#### Records provided
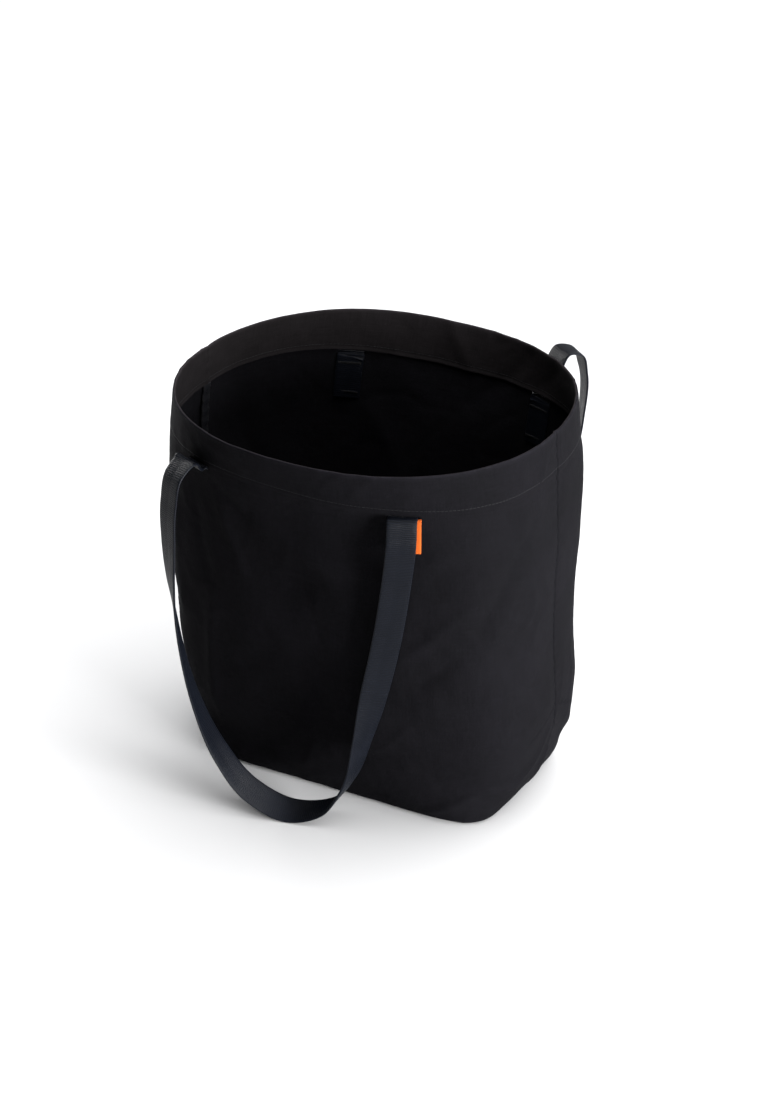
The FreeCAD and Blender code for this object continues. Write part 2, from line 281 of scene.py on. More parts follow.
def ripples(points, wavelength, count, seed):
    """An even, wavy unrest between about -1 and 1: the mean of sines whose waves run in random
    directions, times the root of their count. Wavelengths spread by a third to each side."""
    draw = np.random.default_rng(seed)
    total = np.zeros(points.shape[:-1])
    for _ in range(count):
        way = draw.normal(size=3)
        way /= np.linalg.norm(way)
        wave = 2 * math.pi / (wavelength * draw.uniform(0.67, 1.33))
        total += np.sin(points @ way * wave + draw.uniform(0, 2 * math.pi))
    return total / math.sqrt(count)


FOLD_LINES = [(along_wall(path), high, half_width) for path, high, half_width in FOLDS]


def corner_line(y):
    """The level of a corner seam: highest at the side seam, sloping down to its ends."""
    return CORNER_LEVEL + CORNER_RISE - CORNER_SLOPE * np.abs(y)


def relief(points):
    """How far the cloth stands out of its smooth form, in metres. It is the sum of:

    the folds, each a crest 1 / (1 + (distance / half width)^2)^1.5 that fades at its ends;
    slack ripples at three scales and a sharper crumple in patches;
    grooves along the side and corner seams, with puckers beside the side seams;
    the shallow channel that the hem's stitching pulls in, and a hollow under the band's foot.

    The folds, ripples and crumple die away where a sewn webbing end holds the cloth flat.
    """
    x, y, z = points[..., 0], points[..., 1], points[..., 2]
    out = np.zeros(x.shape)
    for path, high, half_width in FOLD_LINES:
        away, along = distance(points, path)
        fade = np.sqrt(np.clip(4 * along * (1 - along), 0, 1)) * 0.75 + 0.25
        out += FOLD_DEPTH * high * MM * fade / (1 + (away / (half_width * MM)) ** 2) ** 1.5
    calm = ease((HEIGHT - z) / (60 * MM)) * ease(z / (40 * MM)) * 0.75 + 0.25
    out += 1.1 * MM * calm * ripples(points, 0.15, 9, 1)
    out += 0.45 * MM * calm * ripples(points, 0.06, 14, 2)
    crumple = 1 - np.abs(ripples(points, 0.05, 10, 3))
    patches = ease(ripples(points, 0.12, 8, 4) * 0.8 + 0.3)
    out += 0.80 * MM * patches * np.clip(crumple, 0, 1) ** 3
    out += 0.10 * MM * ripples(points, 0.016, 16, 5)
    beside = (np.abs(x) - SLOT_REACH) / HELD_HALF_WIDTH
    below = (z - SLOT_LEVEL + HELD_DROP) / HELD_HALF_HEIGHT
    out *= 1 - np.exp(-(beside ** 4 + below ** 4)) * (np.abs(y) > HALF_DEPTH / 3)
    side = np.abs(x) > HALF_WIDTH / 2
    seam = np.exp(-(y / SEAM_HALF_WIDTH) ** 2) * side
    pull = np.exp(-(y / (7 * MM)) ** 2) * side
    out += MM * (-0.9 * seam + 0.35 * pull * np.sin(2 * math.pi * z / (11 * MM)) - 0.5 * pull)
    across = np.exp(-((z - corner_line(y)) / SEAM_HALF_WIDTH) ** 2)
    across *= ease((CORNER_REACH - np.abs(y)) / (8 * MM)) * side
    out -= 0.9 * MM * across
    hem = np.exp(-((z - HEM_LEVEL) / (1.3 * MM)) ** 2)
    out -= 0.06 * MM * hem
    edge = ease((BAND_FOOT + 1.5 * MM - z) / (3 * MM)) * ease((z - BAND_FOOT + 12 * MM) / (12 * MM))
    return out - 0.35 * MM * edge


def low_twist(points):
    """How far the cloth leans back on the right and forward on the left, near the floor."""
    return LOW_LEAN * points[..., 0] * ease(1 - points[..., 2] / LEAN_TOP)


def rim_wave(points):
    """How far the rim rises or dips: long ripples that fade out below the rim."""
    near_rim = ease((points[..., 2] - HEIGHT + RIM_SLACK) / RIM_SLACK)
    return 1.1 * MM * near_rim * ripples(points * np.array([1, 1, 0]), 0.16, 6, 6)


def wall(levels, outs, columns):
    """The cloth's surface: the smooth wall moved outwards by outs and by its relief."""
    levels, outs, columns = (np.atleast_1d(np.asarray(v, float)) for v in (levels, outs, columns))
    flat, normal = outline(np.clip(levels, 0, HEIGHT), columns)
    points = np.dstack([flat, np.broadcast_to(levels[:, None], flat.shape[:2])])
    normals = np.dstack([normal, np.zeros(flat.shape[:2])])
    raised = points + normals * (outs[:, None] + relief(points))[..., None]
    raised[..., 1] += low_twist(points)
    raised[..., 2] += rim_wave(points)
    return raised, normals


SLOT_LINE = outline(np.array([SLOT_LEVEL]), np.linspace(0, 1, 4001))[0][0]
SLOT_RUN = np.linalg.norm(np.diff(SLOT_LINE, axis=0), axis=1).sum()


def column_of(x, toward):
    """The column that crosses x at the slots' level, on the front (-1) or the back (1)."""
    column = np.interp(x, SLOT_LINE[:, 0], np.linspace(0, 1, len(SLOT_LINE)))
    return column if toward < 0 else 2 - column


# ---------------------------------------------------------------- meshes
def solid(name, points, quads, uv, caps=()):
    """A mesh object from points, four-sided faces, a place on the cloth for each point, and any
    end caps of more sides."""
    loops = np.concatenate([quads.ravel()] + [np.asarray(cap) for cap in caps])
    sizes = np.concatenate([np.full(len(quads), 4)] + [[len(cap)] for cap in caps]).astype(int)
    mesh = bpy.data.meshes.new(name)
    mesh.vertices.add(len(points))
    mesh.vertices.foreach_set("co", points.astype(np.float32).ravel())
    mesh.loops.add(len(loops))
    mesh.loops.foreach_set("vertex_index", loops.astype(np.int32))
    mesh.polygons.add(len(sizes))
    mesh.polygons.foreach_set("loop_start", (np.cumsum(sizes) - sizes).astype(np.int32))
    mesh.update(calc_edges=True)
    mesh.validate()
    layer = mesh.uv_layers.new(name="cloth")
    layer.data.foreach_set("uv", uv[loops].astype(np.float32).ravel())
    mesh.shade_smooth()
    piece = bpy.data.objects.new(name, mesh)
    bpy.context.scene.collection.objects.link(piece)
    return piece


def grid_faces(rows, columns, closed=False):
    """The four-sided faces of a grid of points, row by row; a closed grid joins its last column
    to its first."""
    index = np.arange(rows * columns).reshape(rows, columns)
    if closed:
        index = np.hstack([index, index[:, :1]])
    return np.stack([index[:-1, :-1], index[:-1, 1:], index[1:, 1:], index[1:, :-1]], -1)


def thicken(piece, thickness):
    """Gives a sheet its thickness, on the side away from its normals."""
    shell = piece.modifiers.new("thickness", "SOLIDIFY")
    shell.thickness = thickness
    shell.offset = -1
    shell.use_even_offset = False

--

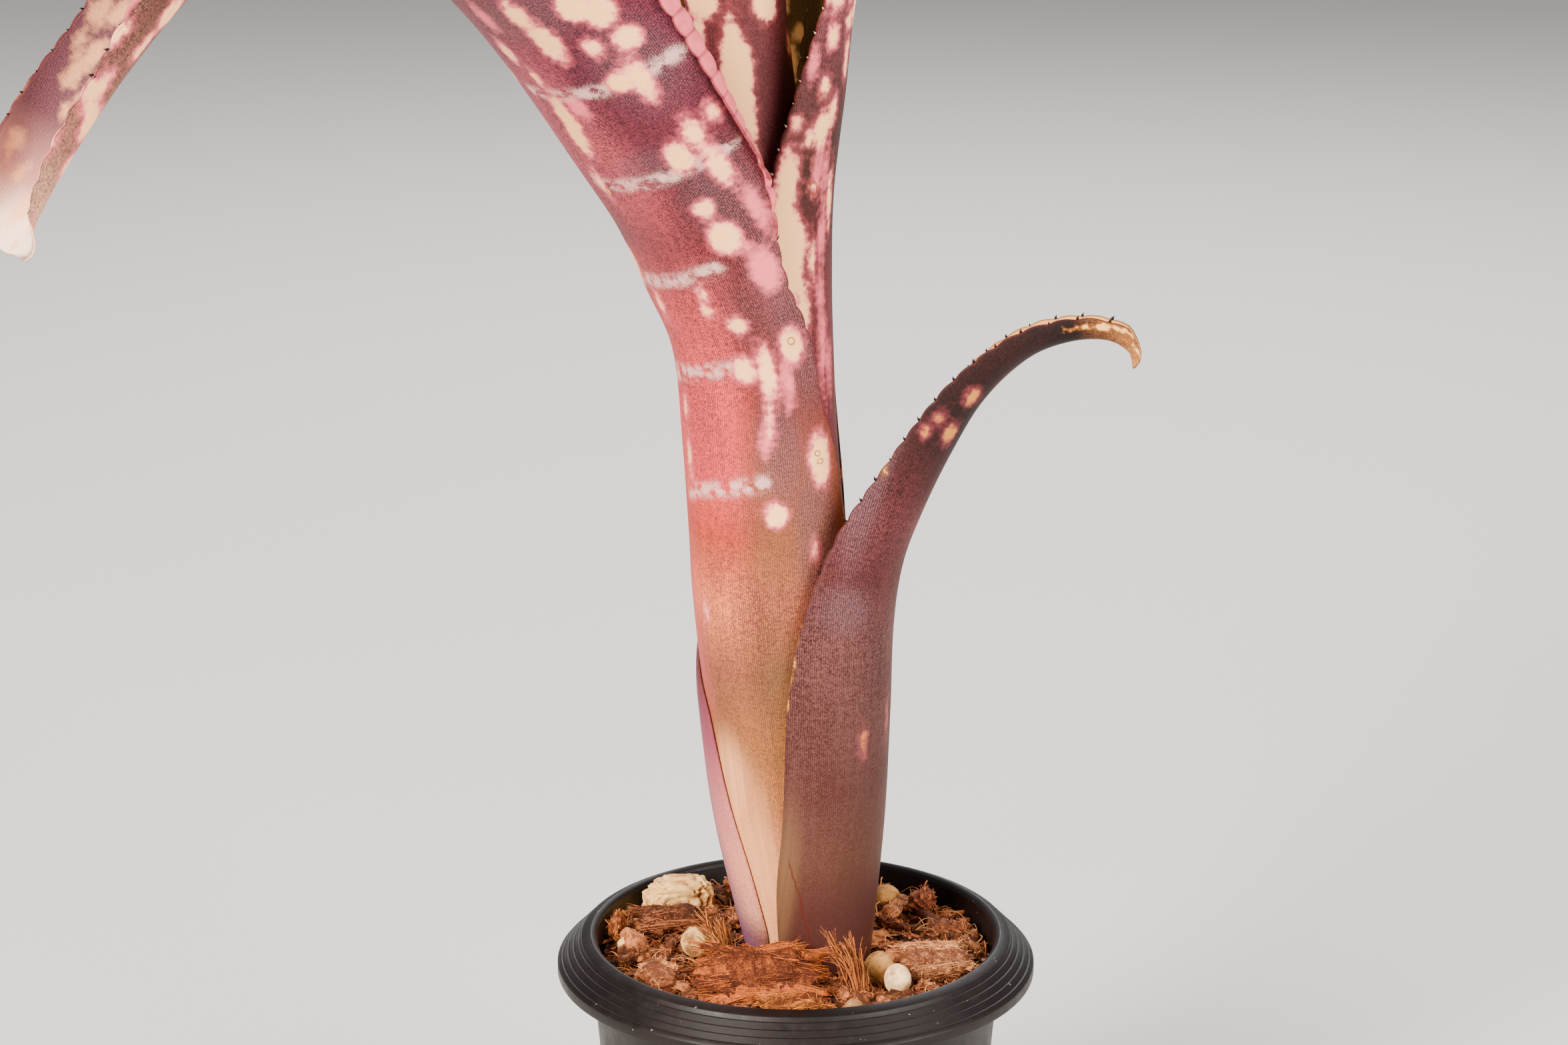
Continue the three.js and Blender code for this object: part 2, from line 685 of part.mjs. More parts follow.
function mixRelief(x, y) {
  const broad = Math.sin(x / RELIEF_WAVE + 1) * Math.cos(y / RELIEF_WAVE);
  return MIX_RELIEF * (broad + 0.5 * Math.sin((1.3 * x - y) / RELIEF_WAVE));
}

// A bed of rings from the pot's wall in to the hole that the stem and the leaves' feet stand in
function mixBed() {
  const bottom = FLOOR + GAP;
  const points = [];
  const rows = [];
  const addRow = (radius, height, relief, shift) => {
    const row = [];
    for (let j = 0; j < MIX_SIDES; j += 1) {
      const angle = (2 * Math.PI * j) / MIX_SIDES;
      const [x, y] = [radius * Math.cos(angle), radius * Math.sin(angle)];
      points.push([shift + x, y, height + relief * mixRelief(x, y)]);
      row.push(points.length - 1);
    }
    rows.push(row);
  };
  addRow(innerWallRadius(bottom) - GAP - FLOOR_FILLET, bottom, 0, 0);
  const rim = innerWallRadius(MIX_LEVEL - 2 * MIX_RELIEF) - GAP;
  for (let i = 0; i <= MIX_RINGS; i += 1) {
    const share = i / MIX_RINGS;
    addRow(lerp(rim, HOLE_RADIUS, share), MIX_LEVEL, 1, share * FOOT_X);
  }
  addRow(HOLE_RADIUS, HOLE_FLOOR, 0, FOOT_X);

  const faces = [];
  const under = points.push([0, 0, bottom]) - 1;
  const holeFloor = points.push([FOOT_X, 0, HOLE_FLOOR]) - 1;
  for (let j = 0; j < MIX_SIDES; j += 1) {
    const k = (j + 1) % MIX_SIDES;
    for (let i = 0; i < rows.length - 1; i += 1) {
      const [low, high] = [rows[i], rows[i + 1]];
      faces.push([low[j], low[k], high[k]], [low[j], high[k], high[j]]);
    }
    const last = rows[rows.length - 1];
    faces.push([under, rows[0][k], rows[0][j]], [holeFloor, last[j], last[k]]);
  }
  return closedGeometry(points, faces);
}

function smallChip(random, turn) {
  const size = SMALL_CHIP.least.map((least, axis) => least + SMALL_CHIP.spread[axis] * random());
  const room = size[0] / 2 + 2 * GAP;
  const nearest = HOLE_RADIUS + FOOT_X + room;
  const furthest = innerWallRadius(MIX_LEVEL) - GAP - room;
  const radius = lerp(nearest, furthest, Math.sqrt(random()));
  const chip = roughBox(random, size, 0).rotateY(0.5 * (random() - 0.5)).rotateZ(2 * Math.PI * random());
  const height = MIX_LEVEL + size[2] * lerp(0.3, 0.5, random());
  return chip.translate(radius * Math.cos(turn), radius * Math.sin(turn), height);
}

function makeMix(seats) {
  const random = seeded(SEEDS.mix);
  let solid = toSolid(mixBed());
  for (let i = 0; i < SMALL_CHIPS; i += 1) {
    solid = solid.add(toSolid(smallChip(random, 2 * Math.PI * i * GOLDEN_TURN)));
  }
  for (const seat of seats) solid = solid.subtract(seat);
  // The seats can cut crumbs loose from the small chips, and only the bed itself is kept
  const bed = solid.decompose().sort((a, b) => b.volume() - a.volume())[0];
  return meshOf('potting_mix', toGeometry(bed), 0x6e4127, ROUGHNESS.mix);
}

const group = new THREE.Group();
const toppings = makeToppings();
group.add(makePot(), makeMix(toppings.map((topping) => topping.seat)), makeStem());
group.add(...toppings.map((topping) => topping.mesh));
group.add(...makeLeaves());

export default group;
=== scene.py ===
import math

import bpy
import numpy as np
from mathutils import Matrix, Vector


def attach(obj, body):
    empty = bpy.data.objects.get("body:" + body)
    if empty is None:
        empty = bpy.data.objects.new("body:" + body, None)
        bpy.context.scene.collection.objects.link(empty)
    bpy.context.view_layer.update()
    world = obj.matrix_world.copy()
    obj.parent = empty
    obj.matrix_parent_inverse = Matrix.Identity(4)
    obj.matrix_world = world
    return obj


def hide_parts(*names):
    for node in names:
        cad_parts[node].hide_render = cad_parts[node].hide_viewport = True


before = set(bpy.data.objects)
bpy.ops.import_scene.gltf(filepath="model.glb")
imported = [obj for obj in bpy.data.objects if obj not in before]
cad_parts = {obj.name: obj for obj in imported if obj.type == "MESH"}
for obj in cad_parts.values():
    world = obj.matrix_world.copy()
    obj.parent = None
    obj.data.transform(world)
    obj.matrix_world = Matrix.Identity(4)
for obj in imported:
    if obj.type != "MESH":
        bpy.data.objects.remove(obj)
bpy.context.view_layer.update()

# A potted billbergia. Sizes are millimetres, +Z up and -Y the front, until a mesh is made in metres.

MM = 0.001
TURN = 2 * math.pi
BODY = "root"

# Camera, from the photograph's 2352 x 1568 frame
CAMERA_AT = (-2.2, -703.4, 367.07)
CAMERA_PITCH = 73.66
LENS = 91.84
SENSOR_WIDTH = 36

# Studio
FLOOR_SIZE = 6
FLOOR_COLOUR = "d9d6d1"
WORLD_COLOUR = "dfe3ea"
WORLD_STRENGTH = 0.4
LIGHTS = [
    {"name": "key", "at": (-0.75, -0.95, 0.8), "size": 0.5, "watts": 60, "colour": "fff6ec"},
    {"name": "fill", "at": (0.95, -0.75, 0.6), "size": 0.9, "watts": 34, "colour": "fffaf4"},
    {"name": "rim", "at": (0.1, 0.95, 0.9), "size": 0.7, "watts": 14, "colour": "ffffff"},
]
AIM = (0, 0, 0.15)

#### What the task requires
Return the exact lines from the line with "const group = new THREE.Group();" to the line with "SENSOR_WIDTH = 36", inclusive of both, with nothing added.

#### Result of this task
const group = new THREE.Group();
const toppings = makeToppings();
group.add(makePot(), makeMix(toppings.map((topping) => topping.seat)), makeStem());
group.add(...toppings.map((topping) => topping.mesh));
group.add(...makeLeaves());

export default group;
=== scene.py ===
import math

import bpy
import numpy as np
from mathutils import Matrix, Vector


def attach(obj, body):
    empty = bpy.data.objects.get("body:" + body)
    if empty is None:
        empty = bpy.data.objects.new("body:" + body, None)
        bpy.context.scene.collection.objects.link(empty)
    bpy.context.view_layer.update()
    world = obj.matrix_world.copy()
    obj.parent = empty
    obj.matrix_parent_inverse = Matrix.Identity(4)
    obj.matrix_world = world
    return obj


def hide_parts(*names):
    for node in names:
        cad_parts[node].hide_render = cad_parts[node].hide_viewport = True


before = set(bpy.data.objects)
bpy.ops.import_scene.gltf(filepath="model.glb")
imported = [obj for obj in bpy.data.objects if obj not in before]
cad_parts = {obj.name: obj for obj in imported if obj.type == "MESH"}
for obj in cad_parts.values():
    world = obj.matrix_world.copy()
    obj.parent = None
    obj.data.transform(world)
    obj.matrix_world = Matrix.Identity(4)
for obj in imported:
    if obj.type != "MESH":
        bpy.data.objects.remove(obj)
bpy.context.view_layer.update()

# A potted billbergia. Sizes are millimetres, +Z up and -Y the front, until a mesh is made in metres.

MM = 0.001
TURN = 2 * math.pi
BODY = "root"

# Camera, from the photograph's 2352 x 1568 frame
CAMERA_AT = (-2.2, -703.4, 367.07)
CAMERA_PITCH = 73.66
LENS = 91.84
SENSOR_WIDTH = 36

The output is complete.